# Oakland County Sheriff's Mi. Death



## Carlyle (Sep 29, 2009)

*Oakland County Sheriff's deputy dies in tree-trimming accident
The Detroit News*Troy --
An off-duty Oakland County Sheriff's deputy died Monday afternoon in a tree-trimming accident at home, police said. 

A neighbor said the deputy was working with a chainsaw about 15 feet above his yard about 2:15 p.m. when a large branch snapped, somehow causing a safety harness to "pin his neck against the tree," said Police Lt.
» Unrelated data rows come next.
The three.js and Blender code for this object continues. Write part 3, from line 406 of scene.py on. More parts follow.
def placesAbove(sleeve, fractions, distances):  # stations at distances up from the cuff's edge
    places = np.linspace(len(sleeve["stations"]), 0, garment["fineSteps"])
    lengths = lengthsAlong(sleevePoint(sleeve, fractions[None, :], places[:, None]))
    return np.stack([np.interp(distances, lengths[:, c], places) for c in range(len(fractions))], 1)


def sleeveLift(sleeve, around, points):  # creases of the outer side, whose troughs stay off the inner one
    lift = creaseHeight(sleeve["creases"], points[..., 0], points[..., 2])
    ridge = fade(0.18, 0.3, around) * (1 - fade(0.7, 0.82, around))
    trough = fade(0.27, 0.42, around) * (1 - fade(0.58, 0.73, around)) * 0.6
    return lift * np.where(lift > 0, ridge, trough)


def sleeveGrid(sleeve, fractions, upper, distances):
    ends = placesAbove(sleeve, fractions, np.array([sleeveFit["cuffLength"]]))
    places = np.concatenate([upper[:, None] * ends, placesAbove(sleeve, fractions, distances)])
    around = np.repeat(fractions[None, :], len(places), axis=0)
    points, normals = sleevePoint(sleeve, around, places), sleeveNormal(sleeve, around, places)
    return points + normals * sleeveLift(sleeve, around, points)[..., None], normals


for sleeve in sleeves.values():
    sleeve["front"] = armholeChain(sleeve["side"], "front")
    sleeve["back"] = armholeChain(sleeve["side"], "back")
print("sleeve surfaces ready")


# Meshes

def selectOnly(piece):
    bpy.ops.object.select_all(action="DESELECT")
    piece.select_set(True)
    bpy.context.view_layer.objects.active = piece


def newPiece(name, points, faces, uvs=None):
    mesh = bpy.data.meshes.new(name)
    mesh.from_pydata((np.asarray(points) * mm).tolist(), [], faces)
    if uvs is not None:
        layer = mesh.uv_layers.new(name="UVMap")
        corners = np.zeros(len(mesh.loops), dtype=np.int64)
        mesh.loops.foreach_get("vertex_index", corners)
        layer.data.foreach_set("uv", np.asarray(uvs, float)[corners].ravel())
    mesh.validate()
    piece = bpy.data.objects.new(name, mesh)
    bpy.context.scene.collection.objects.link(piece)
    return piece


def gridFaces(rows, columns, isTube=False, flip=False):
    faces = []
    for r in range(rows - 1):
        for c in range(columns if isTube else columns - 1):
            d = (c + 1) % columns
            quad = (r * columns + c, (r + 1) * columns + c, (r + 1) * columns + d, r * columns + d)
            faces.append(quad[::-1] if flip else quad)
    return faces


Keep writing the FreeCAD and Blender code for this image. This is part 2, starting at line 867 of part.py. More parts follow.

Michael Lyczkowski. 

The neighbor alerted the man's wife, who called 911. 




Emergency personnel on the scene found the man tangled in ropes, unresponsive. He was later pronounced dead at Beaumont Hospital, Troy. 

An autopsy is expected to be performed by the Oakland County medical examiner. 

The deputy, who has not been named, was a 13-year veteran and assigned to an Oakland Township substation, police said. 


Story here


----------



## RCR 3 EVER (Sep 29, 2009)

This hits too close to home, my brother worked with the guy several years ago. He may not be a good tree trimmer but he was a great person and deputy.


----------



## chipmaker29 (Sep 30, 2009)

that is really sad! thoughts & prayers go out to this guy's family. too bad!


----------



## Sirpouralot (May 28, 2011)

Carlyle said:


> *Oakland County Sheriff's deputy dies in tree-trimming accident
> The Detroit News*Troy --
> An off-duty Oakland County Sheriff's deputy died Monday afternoon in a tree-trimming accident at home, police said.
> 
> ...


 
I was wondering if they ever figured out exactly how that happened?


----------



## bomar (Jun 4, 2011)

ya thats to bad he sounds like he was a real good man


----------